He later wrote, "I think I took a token sum of money from Dean Mullaney ... of $300. I wanted Dean to be able to afford to do the book. He invested in the book for over a year. Everyone else was paid over their [usual] page rate."

Described on the credits page as a "comic novel" (the term "graphic novel" not being in common usage at the time), it was followed in 1982 by a 14-issue comic book series (cover-dated August 1982 – August 1985) by McGregor and, consecutively, the artists Billy Graham and José Ortiz. The first two issues reprinted the graphic novel in color. According to McGregor, Eclipse co-founder Jan Mullaney strongly objected to some of the series' content, such as the graphic depiction of childbirth and the kiss between gay men, saying that it would cost them sales.

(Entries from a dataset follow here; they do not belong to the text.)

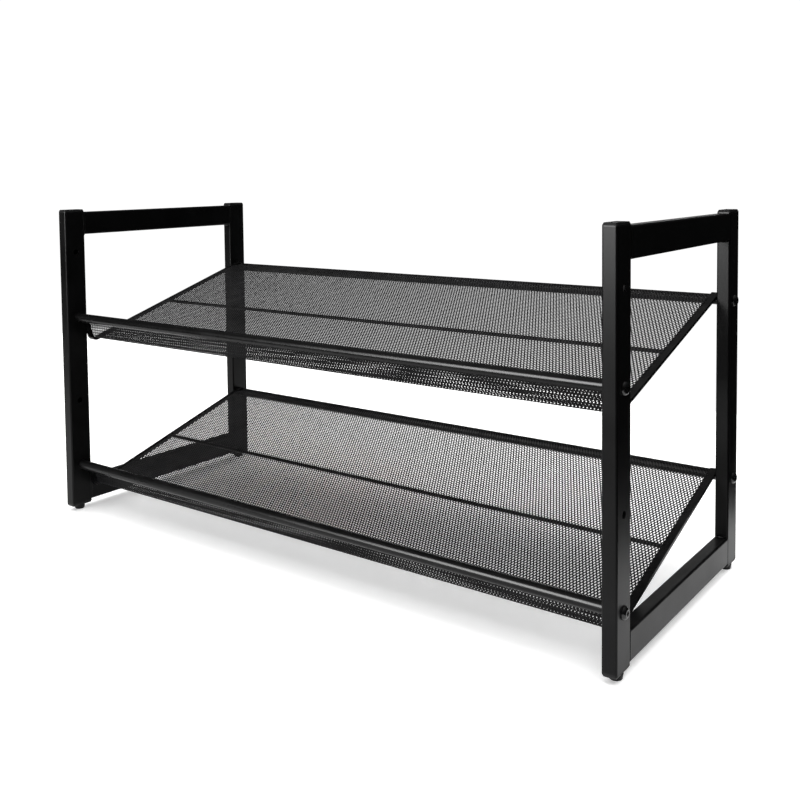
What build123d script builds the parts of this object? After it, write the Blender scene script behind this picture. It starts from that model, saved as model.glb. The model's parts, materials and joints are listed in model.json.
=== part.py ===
from build123d import *
from math import atan, degrees
import os

# Two-tier shoe rack: two welded side frames of flat tube, with two mesh shelves bolted between them.
# Millimetres.  X runs along the rack, -Y is its front and +Z is up.  The origin is on the floor under
# the middle of the rack.

# ---- overall size -------------------------------------------------------------------------------
rack_width = 744.0        # over the outer faces of the two side frames, without the bolt heads
rack_depth = 306.0        # over the front and rear faces of the posts
rack_height = 380.0       # floor to the top of the caps

# ---- flat tube of the side frames ---------------------------------------------------------------
tube_thin = 14.0          # across X
tube_wide = 28.0          # across Y in a post, across Z in a rail
tube_corner = 2.0         # outer corner radius
tube_wall = 1.2

# ---- plugs in the ends of the posts -------------------------------------------------------------
cap_height = 3.5          # what a top cap adds to its post
bevel_in = 1.3            # bevel round a plug's flange, across its face
bevel_along = 2.3         # and along the post
plug_clearance = 0.1      # between a plug's fins and the tube wall
plug_length = 14.0        # stem inside the tube
plug_core_step = 1.6      # the stem's core is this much smaller all round than its fins
plug_fins = 3
plug_fin_height = 1.4
foot_plate_height = 4.0   # flange of a foot plug
foot_height = 5.5         # round foot under that flange
foot_top_radius = 6.5
foot_bottom_radius = 5.6
foot_edge_radius = 1.0    # rounding round the sole

# ---- shelf tubes and their bolts ----------------------------------------------------------------
shelf_tube_radius = 5.5
shelf_tube_wall = 1.0
insert_clearance = 0.05   # threaded insert inside the shelf tube
insert_length = 16.0
thread_radius = 3.0       # M6
thread_clearance = 0.05   # bolt in the insert's thread, both plain cylinders
bolt_length = 25.0        # under the head
bolt_hole_radius = 3.5    # through both walls of a post
head_radius = 6.0
head_height = 3.6
head_rim = 0.7            # straight edge under the head's dome
head_flat_radius = 3.4    # flat top of the dome
socket_across_flats = 4.0
socket_depth = 2.2

# ---- shelf heights ------------------------------------------------------------------------------
lower_pivot_height = 98.5    # rear bolt of the lower shelf above the floor
shelf_pitch = 187.0          # from one shelf to the next
hole_rise = 41.0             # front bolt holes lie this far below and above the rear one

# ---- mesh, end bars and middle wire of a shelf --------------------------------------------------
mesh_thickness = 1.0
mesh_overlap = 2.0        # of the mesh onto each end bar
mesh_inner_bend = 4.0     # inside radius of the mesh's bend at the lip
mesh_drop_start = 15.0    # the mesh comes down onto the rear tube between these distances
mesh_drop_end = 5.0
rear_edge = 0.5           # mesh and bars end this far before the rear tube's centre
lip_short = 1.0           # and this far below the front tube's centre
weld_sink = 0.4           # depth to which the bars are let into the shelf tubes
bar_width = 8.0
bar_thickness = 3.0
bar_gap = 0.5             # between a post and the end bar beside it
wire_radius = 2.25
wire_setback = 141.0      # from the rear tube to the wire, along the deck

# ---- worked out ---------------------------------------------------------------------------------
post_bottom = foot_height + foot_plate_height
post_top = rack_height - cap_height
post_x = rack_width / 2 - tube_thin / 2
post_y = rack_depth / 2 - tube_wide / 2
inner_face_x = rack_width / 2 - tube_thin
hole_span = 2 * post_y
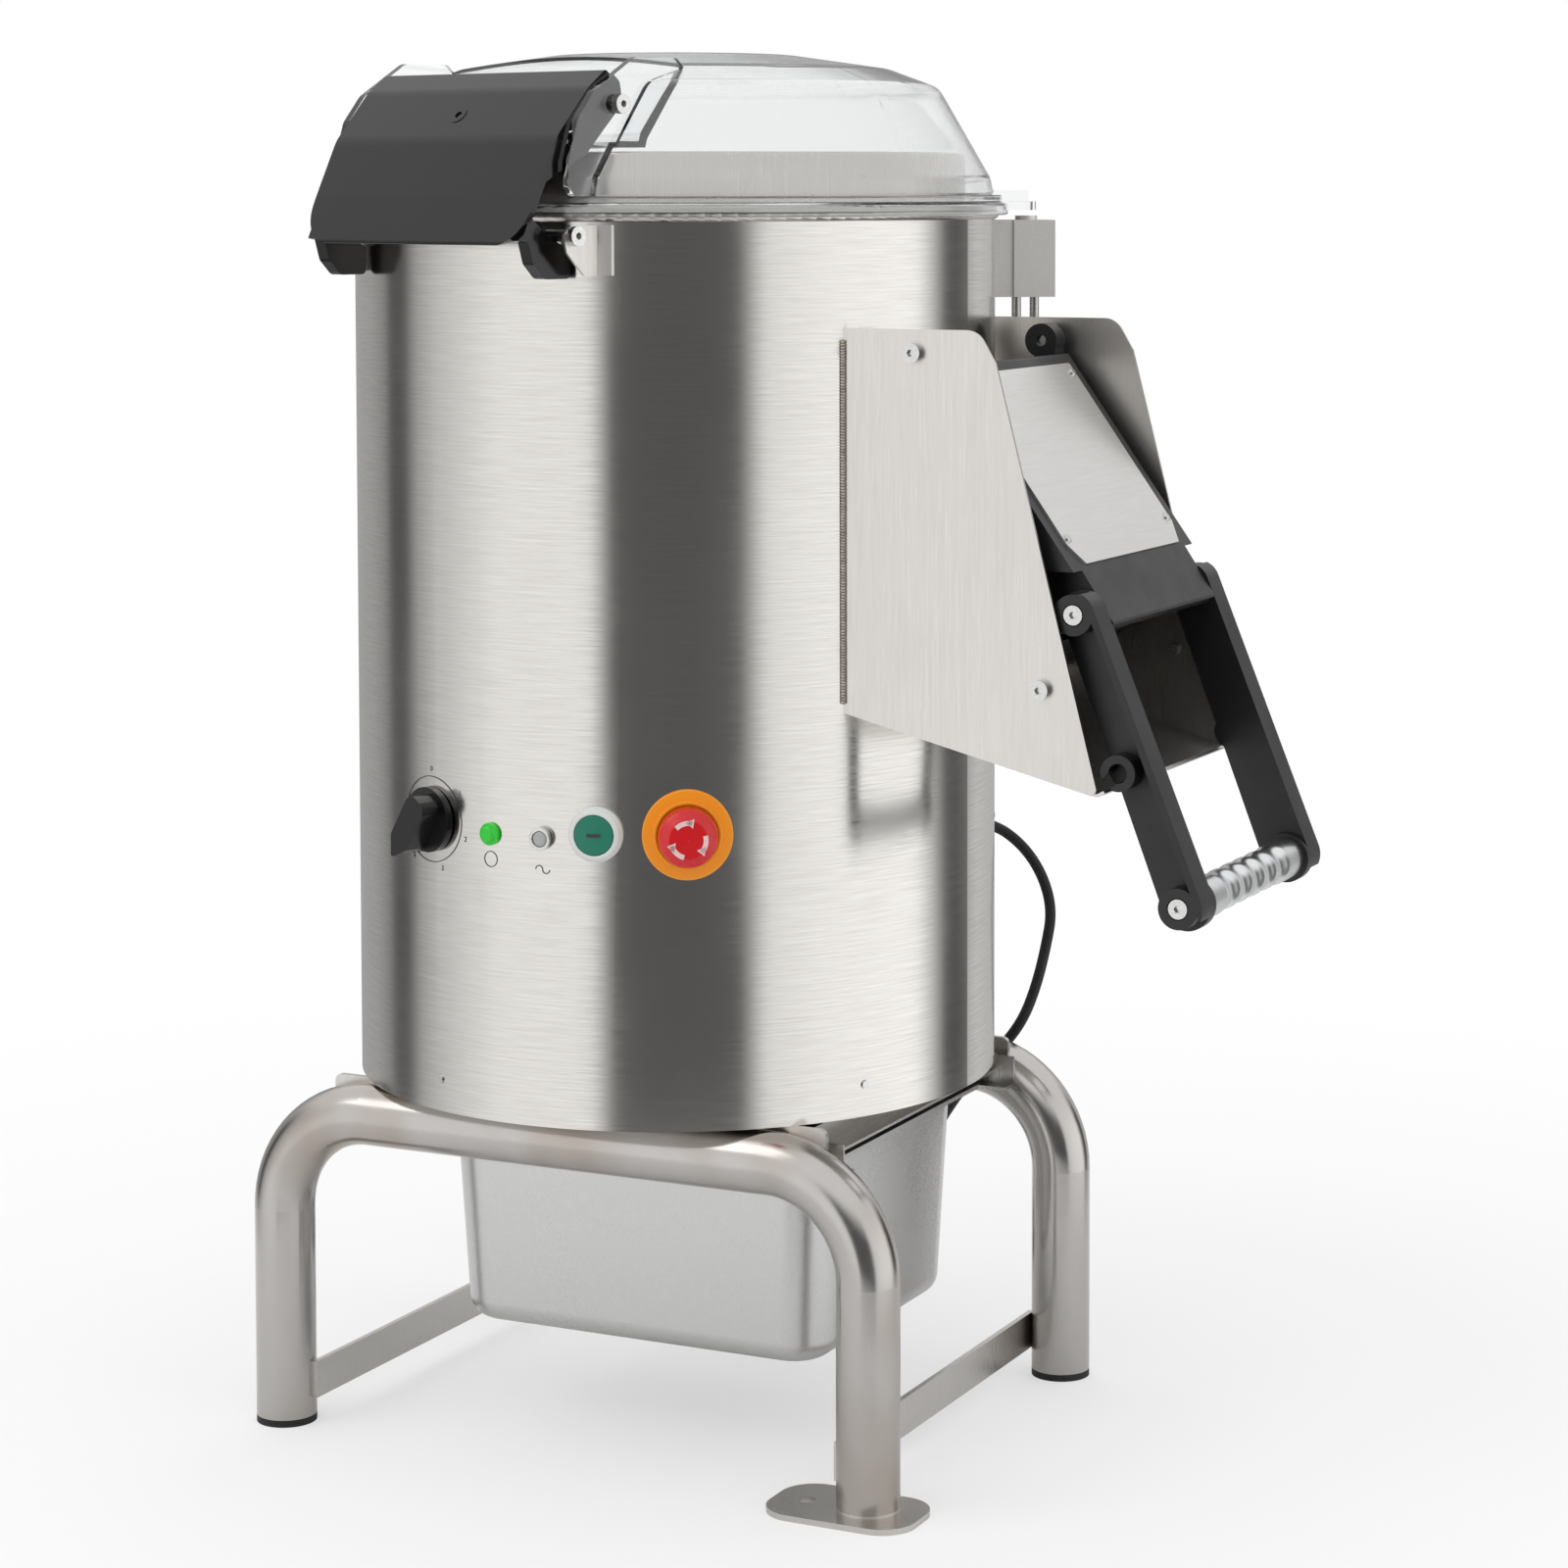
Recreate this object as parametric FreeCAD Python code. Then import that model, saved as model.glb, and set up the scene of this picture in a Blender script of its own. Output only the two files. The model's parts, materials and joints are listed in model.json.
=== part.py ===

Annette Kawecki was the letterer. P. Craig Russell inked "several" pages, Gulacy said in 1980. The first graphic novel to be sold in the new "direct market" of comic-book stores, the book, priced at a then-considerable $6.00, helped prove the new format's viability by going into a second printing, dated February 1979.

Publisher Dean Mullaney recalled in 2008,

Eclipse published a 10th-anniversary edition of the original graphic novel (hardcover, ; trade paperback, ) with a new Gulacy cover and Jim Steranko logo.  A 20th-anniversary edition was published by Image Comics in 1998, and a 30th-anniversary edition by Desperado Publishing in 2008.

Plot
By February 2020, Earth has succumbed to global famine, energy crises, a plague based on a leaked American-government bioweapon, and, in the U.S., a nine-year drought and a variety of terrorist acts including the contamination of Manhattan's water supply. The U.S. government retreated to a fortress and commenced battling rebels through proxies known as Overseers. One rebel, Sabre, arrives at an abandoned theme park intending to free a group of captured comrades. With him is his lover and fellow rebel, Melissa Siren. As the local Overseer and technician Misty Visions follow their whereabouts, using security cameras that cover most but not every part of the park, Sabre and Melissa infiltrate the park's fantasyland castle and encounter animatronic mermaids and musicians while discussing the nature of men, women and the world that has been left to them. Hunting them are the mercenary Blackstar Blood, who sees Sabre as an honorable adversary, and the Overseer's troops – including the nervous, prattling Willoughby, and Grouse, an "ani-human construction" resembling a hybrid human and jungle cat.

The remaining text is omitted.